[Spambayes] Central limit

Tim Peters tim.one@comcast.net
Mon, 30 Sep 2002 14:23:10 -0400


[Josiah Carlson]
> ...
> What if we were to split it up into financial spam, porn spam, etc.
> I would think that would even the playing field a bit.

ifile users in fact report that ifile does better at finding spam if they
set up multiple categories for various kinds of spam.  But despite what some
people may tell you here, the approach this project is taking, and Paul
Graham's approach, have very little in common with Bayesian classifiers.
The clearest connection is that Paul put the word "Bayesian" on his web
page, and then linked to an article doing a non-Bayesian probability
calculation (although the article didn't claim it was doing a Bayesian
calculation; it didn't mention Bayes at all).

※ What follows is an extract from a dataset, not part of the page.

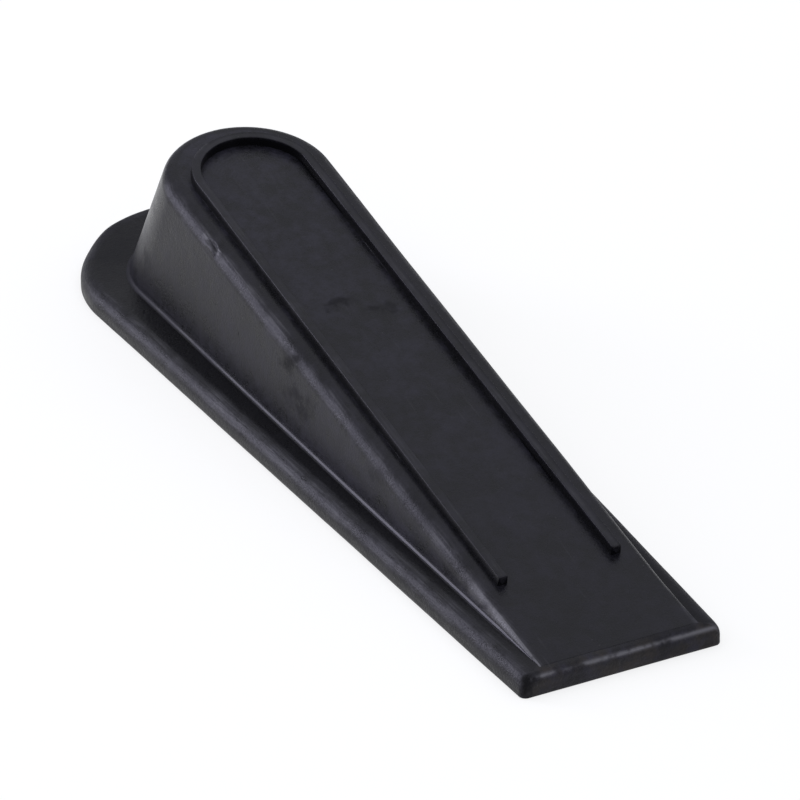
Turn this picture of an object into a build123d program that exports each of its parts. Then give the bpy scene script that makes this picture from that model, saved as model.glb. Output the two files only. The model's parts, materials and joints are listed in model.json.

> Then one could have two lists, the spam list (categories of spam) and
> the ham list (categories of ham).  We really only are concerned with
> ham or spam, but by doing a bit more work on our side, it could make
> the computer's job easier.

You can test this.  The error rates on my corpus are too low now to measure
an improvement reliably if one were to be made.  Other people here aren't
faring *that* well with this system, and I expect it's because their ham is
more varied than mine (which is composed of comp.lang.python traffic; that
newsgroup has historically had a very generous definition of "on topic", but
the majority of messages still seem to mention Python at least once, or at
least profane Guido's name <wink>).